In October 2013, the Kwee brothers agreed to provide $300 million in equity, supported by an $860 million loan from a consortium of Asian banks to enable the 53 West 53 development in New York City. This is PLG's first major foray outside of Singapore amidst the tightening property market on the island state. In the Maldives, the Kwees developed the Fari Islands archipelago, which is home to two luxury hotels – The Ritz-Carlton Maldives, Fari Islands, and Patina Maldives, Fari Islands.
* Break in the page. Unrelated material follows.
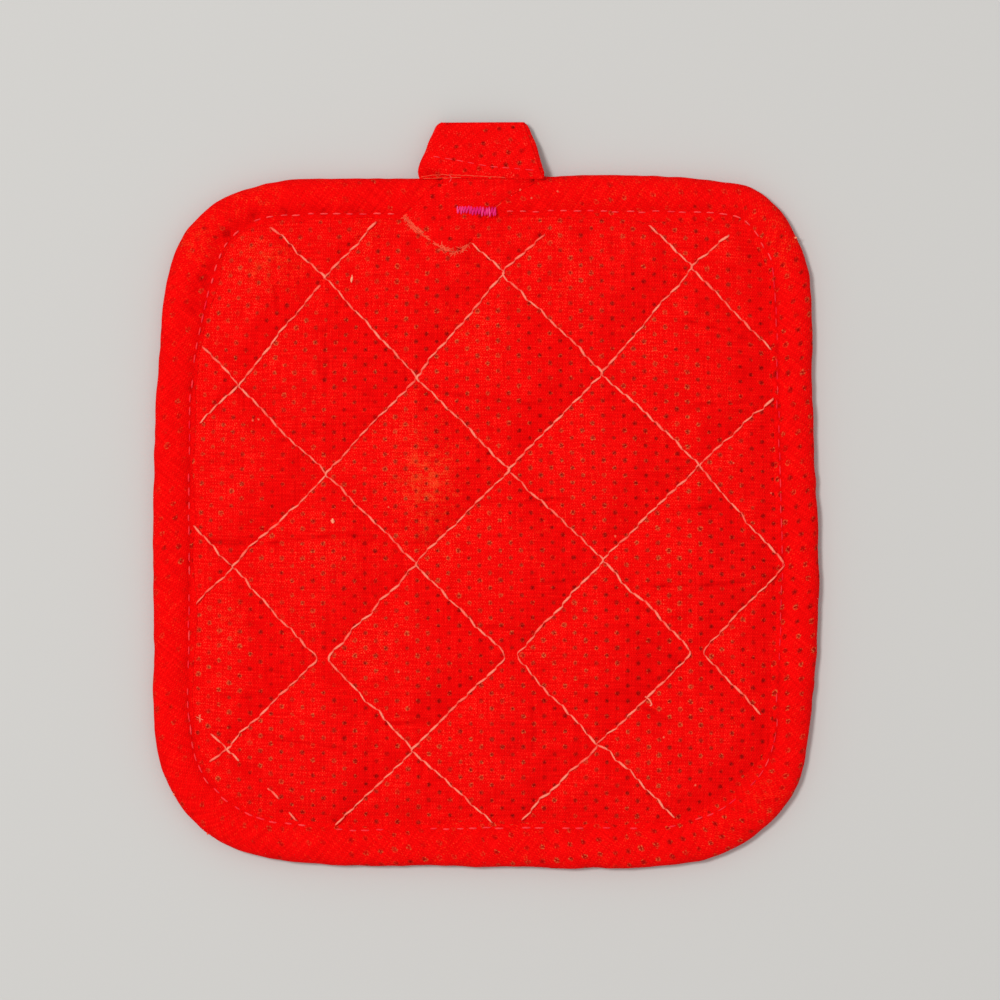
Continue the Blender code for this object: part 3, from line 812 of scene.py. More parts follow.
def pad_back_level(points):
    """Height of the pad's underside: flat on the surface, drawn up at the seams and the rim."""
    rim = np.interp(inside_edge(points)[0], *zip(*RIM_BACK))
    drawn_up = 1.0 - smooth_step(distance_to_quilting(points) / CHANNEL_UNDER_REACH)
    return np.maximum(rim, CHANNEL_UNDER * drawn_up)


def swollen(points, faces, held):
    """The mesh after its cloth has been blown up between the held points."""
    scene = bpy.context.scene
    mesh = bpy.data.meshes.new("swelling")
    scale = METRES_PER_MM * SWELL_SCALE
    mesh.from_pydata((points * scale).tolist(), [], faces)
    blown = bpy.data.objects.new("swelling", mesh)
    scene.collection.objects.link(blown)
    blown.vertex_groups.new(name="held").add(np.flatnonzero(held).tolist(), 1.0, "REPLACE")
    cloth = blown.modifiers.new("swelling", "CLOTH")
    for key, value in SWELL_SETTINGS.items():
        setattr(cloth.settings, key, value)
    cloth.settings.effector_weights.gravity = 0.0
    cloth.collision_settings.use_collision = False
    cloth.point_cache.frame_start = 1
    cloth.point_cache.frame_end = SWELL_FRAMES
    for step in range(1, SWELL_FRAMES + 1):
        scene.frame_set(step)
    evaluated = blown.evaluated_get(bpy.context.evaluated_depsgraph_get())
    found = np.empty(len(points) * 3, dtype=np.float32)
    evaluated.data.vertices.foreach_get("co", found)
    scene.frame_set(1)
    bpy.data.objects.remove(blown)
    bpy.data.meshes.remove(mesh)
    move = found.reshape(-1, 3).astype(float) / scale - points
    far = np.linalg.norm(move, axis=1)
    return points + move * np.minimum(1.0, SWELL_CAP / np.maximum(far, TINY))[:, None]


def stitch_ends(path, pitch):
    """Points where the stitches of a path begin and end."""
    return resample(path, max(1, round(lengths_along(path)[-1] / pitch)) + 1)


def seam_shade(flat):
    """Painted shade beside the binding's stitches, a deeper red, most at the right, then the left."""
    most = np.where(flat[:, 0] > 0.0, 0.75, 0.5)
    sides = 0.25 + most * smooth_step((np.abs(flat[:, 0]) - SIDES_FROM) / 6.0)
    beside = bell(distance_to_path(flat, SEAM_RING, closed=True), SEAM_SHADE_REACH)
    return SEAM_PAINTED_SHADE * sides * beside


def crease_shape(flat):
    """How far the face sinks at its creases, with a low ridge on both sides of each."""
    sink = np.zeros(len(flat))
    for path, (_, depth, width) in zip(CREASE_PATHS, CREASES):
        gap = distance_to_path(flat, path)
        near = gap < 5.0 * width
        ends = np.minimum(*(np.linalg.norm(flat[near] - path[end], axis=1) for end in (0, -1)))
        fade = smooth_step(ends / CREASE_ENDS) * (0.75 + waves("crease depth", flat[near]))
        across = gap[near] / width
        sink[near] += depth * fade * (bell(across, 1.0) - RIDGE * bell(across - RIDGE_PLACE, 1.0))
    return sink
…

PLG expanded into Australia by restoring two of Sydney’s historic sandstone buildings. The first phase, Capella Sydney, opened in March 2023 within the former Department of Education building. The second phase, The Lands by Capella, housed in the former Department of Lands and is slated to open progressively in 2026, transforming the historic building into an approximately 10,000 square metres destination for luxury retail, F&B, boutique workspaces, and event spaces. Together, these two landmark heritage buildings form The Sandstone Precinct, one of the largest privately funded tourism infrastructure developments in New South Wales.

In May 2024, PLG underwent a formal leadership transition with a board reconstitution. The four second-generation Kwee brothers transitioned from their positions as directors to advisory roles, paving way for the third generation, comprising Melissa Kwee, Kwee Ker-Wei, Philip Kwee and Kwee Ker Fong, to assume strategic Board responsibilities. Peter Ong was appointed as the Group’s independent Chairman, joined by independent directors, Moses Lee and Andrew Ang.

Evan Kwee, son of Kwee Liong Tek and maternal grandson of George Aratani, serves as Vice Chairman of Capella Hotel Group, and is married to Claudia Sondakh. His older sister Melissa Kwee is a social activist and was Chief Executive Officer of the National Volunteer & Philanthropy Centre in Singapore. She is currently a director at Pontiac Land Group.

According to Forbes, the Kwee family has a net worth of $7.3 billion, as of September 2025. The Kwee brothers reside in Singapore. The family supports educational causes, arts and cultural causes, social causes and humanitarian causes.